Tronyn: having used some (plenty) of your mapwork in some of my released maps - A Roaming Wildebeest in Spain comes to mind - I would describe your maps as great examples of fantastical architecture that always makes sense. Please keep mapping. 
Descent2 Lvl -> Obj Prototype 
 
Sliced rivets always look very wrong to me. I've never seen less than a full rivet in real life.

Any time a texture with rivets spans across two surfaces and rivets fall on the seam, then it should align perfectly.

If the texture ends at a seam, it shouldn't end in the middle of a rivet.

This is not always possible to avoid, but should never be allowed in an obvious location.
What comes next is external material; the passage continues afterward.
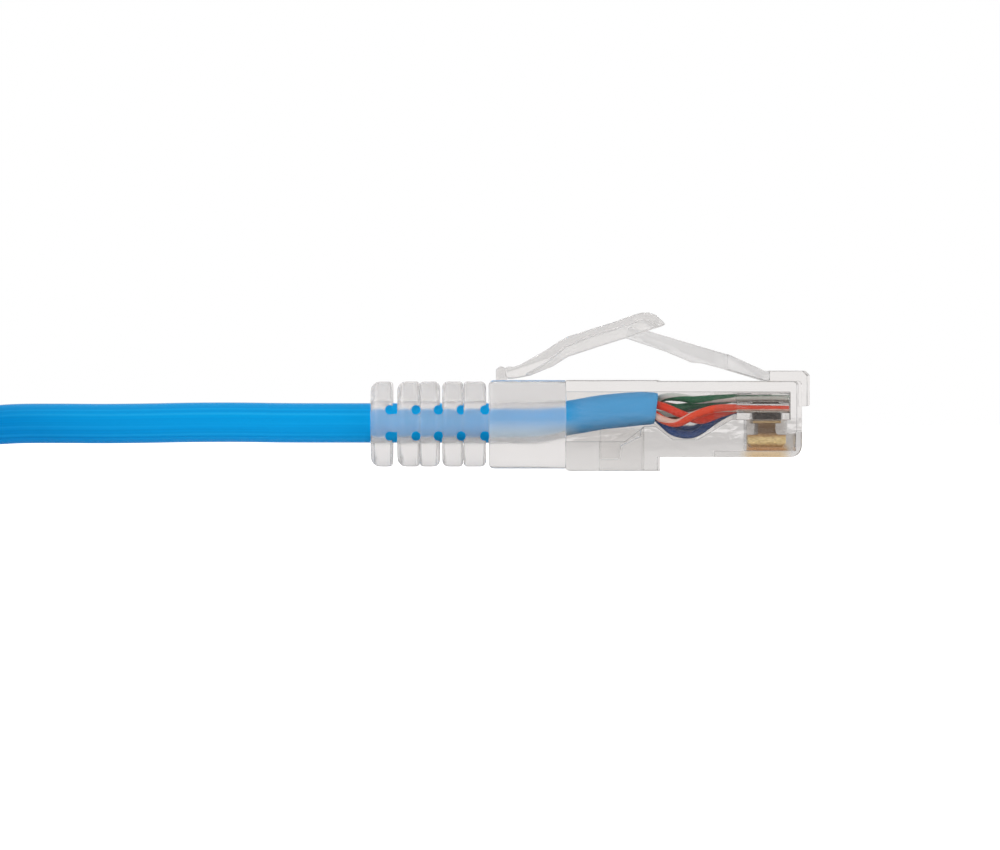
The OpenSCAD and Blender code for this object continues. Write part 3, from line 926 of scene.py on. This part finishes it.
clear = clear_plastic("clear_polycarbonate", (0.955, 0.95, 0.945), 1.0, 0.03, glow=(0.93, 0.80, 0.62))
clear_bar = clear_plastic("clear_load_bar", (0.965, 0.96, 0.955), 1.0, 0.03, through=0.95)
hazy = clear_plastic("hazy_latch_plastic", (0.95, 0.95, 0.95), 0.72, 0.16, 1.45, wave=0.03, tooth=0.0)
milky_hood = clear_plastic("milky_hood_plastic", (0.955, 0.95, 0.945), 0.84, 0.14, 1.4, wave=0.02, tooth=0.0)
milky = clear_plastic("milky_boot_plastic", (0.975, 0.965, 0.96), 0.88, 0.2, 1.45, wave=0.05, tooth=0.008)
gold = gold_plate("gold_plating")
SHEATH_SHADES = ((0.0, 0.33, 0.80), (0.0, 0.41, 0.91), (0.012, 0.47, 0.96))
sheath_blue = cord_sheath("blue_sheath", *SHEATH_SHADES)
pressed_blue = cord_sheath("blue_sheath_in_plug", *SHEATH_SHADES, rubbed=(0.11, 0.49, 0.94))
black = tie_coating("black_tie_coating")
INSULATION = {
    1: insulation("white_orange_wire", (1.0, 0.62, 0.50), (1.0, 0.07, 0.012), 0.62),
    2: insulation("orange_wire", (1.0, 0.05, 0.008)),
    3: insulation("white_green_wire", (0.80, 0.84, 0.78), (0.012, 0.15, 0.06), 0.45),
    4: insulation("blue_wire", (0.006, 0.07, 0.30)),
    5: insulation("white_blue_wire", (0.78, 0.80, 0.84), (0.015, 0.075, 0.26), 0.4),
    6: insulation("green_wire", (0.012, 0.17, 0.07)),
    7: insulation("white_brown_wire", (0.82, 0.76, 0.70), (0.16, 0.06, 0.02), 0.4),
    8: insulation("brown_wire", (0.15, 0.055, 0.02)),
}

route = cord_route()
cord = drawn_round("blue_cord", route, CORD_D)
give(cord, sheath_blue)
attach(cord, "cable")
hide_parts("cord_lead", "cord_hank", "cord_tail")

on_cord = []
for end in ("near", "far"):
    for name, material, width in (("housing", clear, 0.07), ("load_bar", clear_bar, 0.05),
                                  ("jacket_anchor", clear, 0.06)):
        mould_edges(f"{end}_{name}", width)
        give_node(f"{end}_{name}", material)
    for pin in PINS:
        mould_edges(f"{end}_contact_{pin}", 0.03)
        give_node(f"{end}_contact_{pin}", gold)
on_cord += [nodes[f"far_{n}"] for n in ("housing", "load_bar", "jacket_anchor")]
on_cord += [nodes[f"far_contact_{pin}"] for pin in PINS]


def stand_for(piece, material, node):
    """Finishes a near piece, and makes the far end's from it. Returns both."""
    give(piece, material)
    twin = far_copy(piece, piece.name.replace("near_", "far_"))
    for one, end in ((piece, "near"), (twin, "far")):
        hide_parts(f"{end}_{node}")
    return piece, twin


for piece in stand_for(boot(), milky, "boot"):
    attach(piece, "cable")
on_cord.append(piece)
for piece in stand_for(jacket(), pressed_blue, "jacket"):
    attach(piece, "cable")
on_cord.append(piece)
for pin in PINS:
    for piece in stand_for(wire(pin), INSULATION[pin], f"wire_{pin}"):
        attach(piece, "cable")
    on_cord.append(piece)

near_hood, far_hood = stand_for(hood(), milky_hood, "hood")
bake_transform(near_hood)
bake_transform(far_hood)
near_latch, far_latch = stand_for(latch(), hazy, "latch")
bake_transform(near_latch)
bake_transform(far_latch)
on_cord += [far_hood, far_latch]

front_tie, back_tie = tie(-1), tie(1)
combine(front_tie, [back_tie], "UNION")
front_tie.name = "hank_ties"
give(front_tie, black)
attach(front_tie, "cable")
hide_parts("cord_ties")
on_cord.append(front_tie)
Hidden in darkness or where a player is not likely to see is okay. 
@rick 
I'm using a ton of the rivet texture in my current map. Trying to avoid "splitting rivets" is challenging. I've been tempted to fire up photoshop and make a rivet-less version of the texture to use as a clean-up for those edges. With content aware scale - this might be possible to do without too much pain. 
Splitting Rivets 
Splitting hairs?

Ha, no i agree, don't split rivets. 
Untitled E1M3 Inspired WIP 
New Screenie.

I have a title but not 100% convinced it's right. 
Dumptruck_ds 
It doesn't remind me of E1M3, but that's fine.

I'd put some stone faces in the walls.